I am trying to concat multiple Pandas DataFrame columns with different tokens.
For example, my dataset looks like this :
dataframe = pd.DataFrame({'col_1' : ['aaa','bbb','ccc','ddd'],
'col_2' : ['name_aaa','name_bbb','name_ccc','name_ddd'],
'col_3' : ['job_aaa','job_bbb','job_ccc','job_ddd']})

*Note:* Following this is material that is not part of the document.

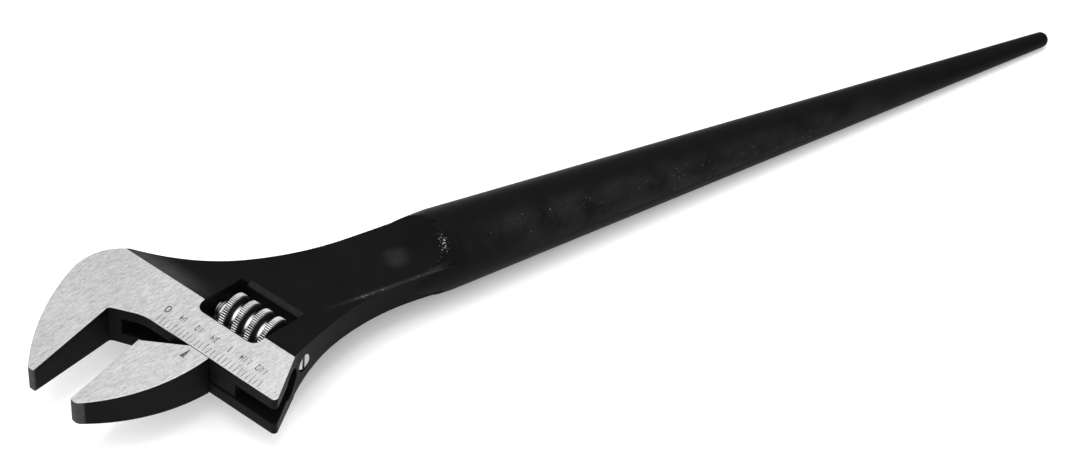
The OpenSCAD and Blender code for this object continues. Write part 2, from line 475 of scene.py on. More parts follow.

I want to output something like this:
features
0 aaa <0> name_aaa <1> job_aaa
1 bbb <0> name_bbb <1> job_bbb
2 ccc <0> name_ccc <1> job_ccc
3 ddd <0> name_ddd <1> job_ddd
Explanation :
concat each column with "<{}>" where {} will be increasing numbers.
What I've tried so far:
I don't want to modify original DataFrame so I created two new dataframe:
features_df = pd.DataFrame()
final_df = pd.DataFrame()
for iters in range(len(dataframe.columns)):
features_df[dataframe.columns[iters]] = dataframe[dataframe.columns[iters]] + ' ' + "<{}>".format(iters)
final_df['features'] = features_df[features_df.columns].agg(' '.join, axis=1)
There is an issue I am facing, It's adding <2> at last but I want output like above, also this is not panda's way to do this task, How I can make it more efficient?